= What to produce =
Find each line with the string "follow" and copy it.

= Source material =
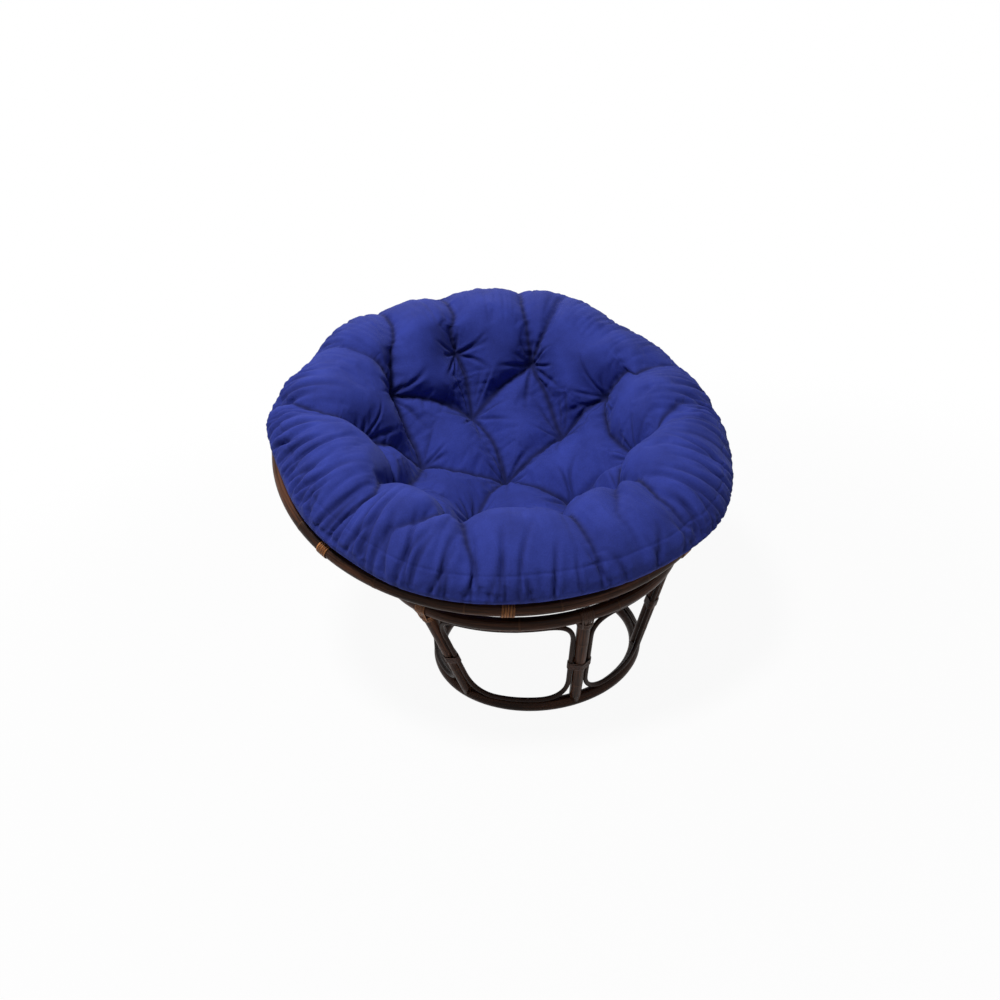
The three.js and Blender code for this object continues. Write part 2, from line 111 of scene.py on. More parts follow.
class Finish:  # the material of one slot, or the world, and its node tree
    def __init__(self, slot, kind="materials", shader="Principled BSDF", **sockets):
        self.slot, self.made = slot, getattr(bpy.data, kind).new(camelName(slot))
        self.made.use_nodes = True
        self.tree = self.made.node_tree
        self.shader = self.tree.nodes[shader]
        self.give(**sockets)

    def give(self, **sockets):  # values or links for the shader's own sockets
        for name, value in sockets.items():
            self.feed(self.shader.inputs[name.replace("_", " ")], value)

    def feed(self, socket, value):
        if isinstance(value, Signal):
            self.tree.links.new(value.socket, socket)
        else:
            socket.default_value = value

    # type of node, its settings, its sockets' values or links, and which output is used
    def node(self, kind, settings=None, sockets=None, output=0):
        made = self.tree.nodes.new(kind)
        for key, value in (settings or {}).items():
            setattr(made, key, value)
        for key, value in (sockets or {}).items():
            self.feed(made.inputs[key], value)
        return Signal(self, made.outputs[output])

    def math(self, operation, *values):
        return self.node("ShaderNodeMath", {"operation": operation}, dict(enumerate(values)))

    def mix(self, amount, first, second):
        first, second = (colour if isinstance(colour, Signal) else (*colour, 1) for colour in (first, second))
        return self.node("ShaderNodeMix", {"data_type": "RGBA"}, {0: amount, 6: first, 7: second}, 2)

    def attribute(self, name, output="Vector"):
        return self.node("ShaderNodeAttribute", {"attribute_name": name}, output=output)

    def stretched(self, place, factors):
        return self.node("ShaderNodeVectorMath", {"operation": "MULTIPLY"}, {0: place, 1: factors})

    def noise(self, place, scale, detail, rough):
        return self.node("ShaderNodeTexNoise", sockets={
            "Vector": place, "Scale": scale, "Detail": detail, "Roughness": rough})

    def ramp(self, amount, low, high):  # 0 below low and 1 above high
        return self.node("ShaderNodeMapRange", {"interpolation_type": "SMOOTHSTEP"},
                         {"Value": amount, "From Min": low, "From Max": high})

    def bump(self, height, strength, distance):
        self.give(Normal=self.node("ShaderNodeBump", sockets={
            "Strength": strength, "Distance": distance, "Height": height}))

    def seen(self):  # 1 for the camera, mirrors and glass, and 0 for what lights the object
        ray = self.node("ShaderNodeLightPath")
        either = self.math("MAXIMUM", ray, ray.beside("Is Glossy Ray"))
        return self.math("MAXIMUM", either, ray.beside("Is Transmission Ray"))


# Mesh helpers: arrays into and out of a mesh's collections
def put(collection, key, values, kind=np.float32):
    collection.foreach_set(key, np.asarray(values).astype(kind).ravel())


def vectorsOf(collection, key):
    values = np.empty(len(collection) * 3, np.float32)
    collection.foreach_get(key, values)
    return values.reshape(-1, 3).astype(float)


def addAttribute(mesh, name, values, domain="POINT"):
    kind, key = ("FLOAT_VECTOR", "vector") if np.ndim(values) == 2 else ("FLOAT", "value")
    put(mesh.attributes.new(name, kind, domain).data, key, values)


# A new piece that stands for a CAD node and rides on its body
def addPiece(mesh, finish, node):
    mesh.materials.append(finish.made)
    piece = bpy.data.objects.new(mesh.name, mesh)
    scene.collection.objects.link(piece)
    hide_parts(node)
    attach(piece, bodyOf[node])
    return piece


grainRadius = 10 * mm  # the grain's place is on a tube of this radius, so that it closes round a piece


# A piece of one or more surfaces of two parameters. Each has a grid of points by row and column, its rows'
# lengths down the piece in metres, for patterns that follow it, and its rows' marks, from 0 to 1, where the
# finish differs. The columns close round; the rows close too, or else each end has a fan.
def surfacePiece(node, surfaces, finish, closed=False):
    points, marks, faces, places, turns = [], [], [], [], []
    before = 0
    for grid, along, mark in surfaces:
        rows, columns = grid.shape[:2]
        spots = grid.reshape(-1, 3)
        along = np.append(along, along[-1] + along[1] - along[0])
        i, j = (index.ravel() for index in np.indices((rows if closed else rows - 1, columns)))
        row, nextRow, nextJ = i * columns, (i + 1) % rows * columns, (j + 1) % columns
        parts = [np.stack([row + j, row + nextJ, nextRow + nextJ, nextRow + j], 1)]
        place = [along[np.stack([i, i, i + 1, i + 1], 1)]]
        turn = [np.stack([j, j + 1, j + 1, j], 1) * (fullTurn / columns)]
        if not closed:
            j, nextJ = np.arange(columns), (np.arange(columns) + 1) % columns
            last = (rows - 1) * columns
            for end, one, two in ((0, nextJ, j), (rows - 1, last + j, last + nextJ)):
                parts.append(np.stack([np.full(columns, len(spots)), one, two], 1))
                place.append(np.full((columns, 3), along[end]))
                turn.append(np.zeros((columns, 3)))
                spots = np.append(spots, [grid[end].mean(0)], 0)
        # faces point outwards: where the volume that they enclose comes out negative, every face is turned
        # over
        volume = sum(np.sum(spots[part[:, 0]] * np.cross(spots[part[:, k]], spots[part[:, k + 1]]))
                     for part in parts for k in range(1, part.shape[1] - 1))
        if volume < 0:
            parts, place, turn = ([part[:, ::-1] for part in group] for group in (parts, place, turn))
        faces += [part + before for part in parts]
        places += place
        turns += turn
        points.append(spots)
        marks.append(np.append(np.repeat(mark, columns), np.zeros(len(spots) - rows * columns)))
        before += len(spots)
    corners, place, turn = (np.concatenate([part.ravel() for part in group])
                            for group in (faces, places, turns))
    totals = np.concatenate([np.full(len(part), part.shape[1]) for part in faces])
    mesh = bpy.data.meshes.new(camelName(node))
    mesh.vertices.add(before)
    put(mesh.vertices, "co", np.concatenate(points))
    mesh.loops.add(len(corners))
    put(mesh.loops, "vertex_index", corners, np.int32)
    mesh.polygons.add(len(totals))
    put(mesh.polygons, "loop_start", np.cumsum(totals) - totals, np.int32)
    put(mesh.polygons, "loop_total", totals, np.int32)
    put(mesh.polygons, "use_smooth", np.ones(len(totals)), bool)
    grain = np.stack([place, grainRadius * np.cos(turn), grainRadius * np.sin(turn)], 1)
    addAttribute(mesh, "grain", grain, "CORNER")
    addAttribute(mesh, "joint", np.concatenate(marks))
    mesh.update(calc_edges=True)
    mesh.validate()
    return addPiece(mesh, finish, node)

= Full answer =
The three.js and Blender code for this object continues. Write part 2, from line 111 of scene.py on. More parts follow.
# lengths down the piece in metres, for patterns that follow it, and its rows' marks, from 0 to 1, where the